Eden was met with critical acclaim and NME ranked it number 20 among the "Albums of the Year" for 1984.

In May 1984, the album and the single "Each and Every One" were reviewed by three panellists on the BBC2 programme, 8 Days a Week. George Michael stated that he liked the single and loved Tracey Thorn's "beautiful voice", and added that "Plain Sailing" was his favourite track of hers. Morrissey stated that he did not like the single, but that he liked "at least half of the album". He added that he thought "Another Bridge" from the album "is really quite spectacular". Tony Blackburn stated that he liked the bossa nova rhythm of the single, which he described as "an old sound come back again".

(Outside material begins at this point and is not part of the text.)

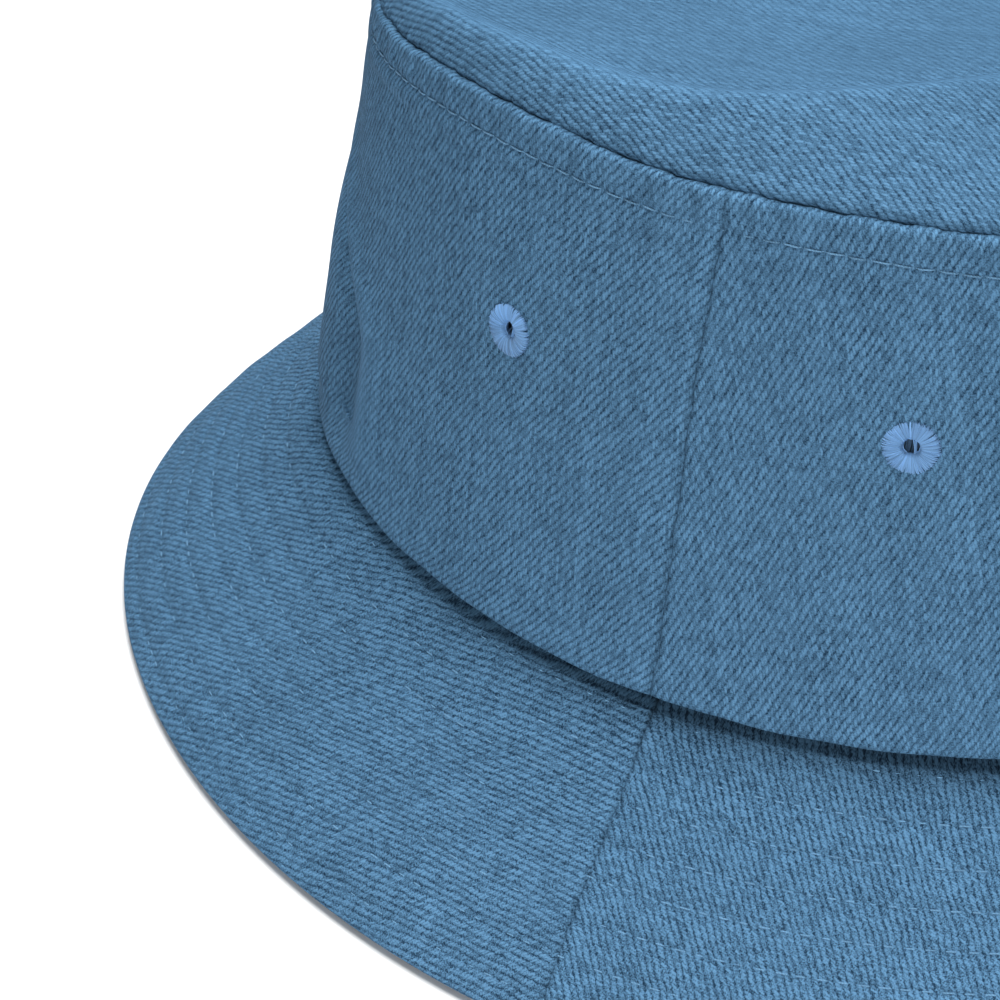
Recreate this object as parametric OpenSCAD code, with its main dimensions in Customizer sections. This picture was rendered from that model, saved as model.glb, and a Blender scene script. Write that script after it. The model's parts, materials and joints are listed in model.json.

By 2012, Eden had sold around 500,000 copies. Eden was reissued in 2012 as a remastered two-disc deluxe set by Edsel Records.

Professional ratings
Review scores
| Source | Rating |
| AllMusic | Star Half star |
| Clash | 8/10 |
| Mojo | Star |
| Number One | 4/5 |
| Pitchfork | 7.0/10 |
| Record Collector | Star |
| Record Mirror | Star |
| Smash Hits | 8/10 |
| Spin Alternative Record Guide | 8/10 |
| Uncut | 8/10 |

==Track listing==

| No. | Title | Writer(s) | Length |
|---|---|---|---|
| 1. | "Each and Every One" | Tracey Thorn; Ben Watt; | 2:45 |
| 2. | "Bittersweet" | Thorn | 2:49 |
| 3. | "Tender Blue" | Watt | 3:02 |
| 4. | "Another Bridge" | Thorn; Watt; | 2:11 |
| 5. | "The Spice of Life" | Thorn | 3:29 |
| 6. | "The Dustbowl" | Thorn | 1:37 |
| 7. | "Crabwalk (Instrumental)" | Watt | 3:25 |
| 8. | "Even So" | Thorn | 2:31 |
| 9. | "Frost and Fire" | Thorn; Watt; | 3:11 |
| 10. | "Fascination" | Thorn | 3:20 |
| 11. | "I Must Confess" | Watt | 3:10 |
| 12. | "Soft Touch" | Watt | 2:01 |

===2012 Edsel Records reissue===

Disc 2
| No. | Title | Writer(s) | Length |
|---|---|---|---|
| 1. | "Laugh You Out the House" | Thorn | 1:49 |
| 2. | "Never Could Have Been Worse" | Watt | 2:45 |
| 3. | "Mine" | Thorn | 3:22 |
| 4. | "Gun Cupboard Love" | Thorn | 3:01 |
| 5. | "Easy as Sin" | Watt | 2:58 |
| 6. | "Native Land" | Thorn; Watt; | 3:08 |
| 7. | "Riverbed Dry" | Thorn; Watt; | 2:45 |
| 8. | "Don't You Go" | Thorn; Watt; | 3:28 |
| 9. | "Each and Every One" (home demo, 1983) | Thorn; Watt; | 2:52 |
| 10. | "Bittersweet" (home demo, 1983) | Thorn | 3:05 |
| 11. | "Even So" (home demo, 1983) | Thorn | 1:52 |
| 12. | "Frost and Fire" (home demo, 1983) | Thorn; Watt; | 2:13 |
| 13. | "Soft Touch" (home demo, 1983) | Watt | 1:49 |
| 14. | "Another Bridge" (BBC session recording, 1984) | Thorn; Watt; | 2:19 |
| 15. | "Easy as Sin" (BBC session recording, 1984) | Watt | 3:14 |
| 16. | "Riverbed Dry" (BBC session recording, 1984) | Thorn; Watt; | 2:44 |
| 17. | "Never Could Have Been Worse" (BBC session recording, 1984) | Watt | 2:44 |

==Personnel==
Everything but the Girl
- Tracey Thorn – vocals, acoustic guitar
- Ben Watt – guitars, vocals, Hammond organ, piano, horn arrangements

Additional musicians
- Simon Booth – guitar
- Joao Bosco De Oliveira – percussion
- Charles Hayward – drums
- Chucho Merchán – double bass
- Dick Pearce – flugelhorn
- Nigel Nash – tenor saxophone
- Pete King – alto saxophone

Technical
- Mike Pela – engineering
- Jane Fox – cover design

==Charts==

| Chart (1984) | Peak position |
|---|---|
| Dutch Albums (Album Top 100) | 3 |
| New Zealand Albums (RMNZ) | 28 |
| UK Albums (OCC) | 14 |

==Certifications==

| Region | Certification | Certified units/sales |
| Netherlands (NVPI) | Gold | 50,000^{^} |
| United Kingdom (BPI) | Gold | 100,000^{^} |
^{^} Shipments figures based on certification alone.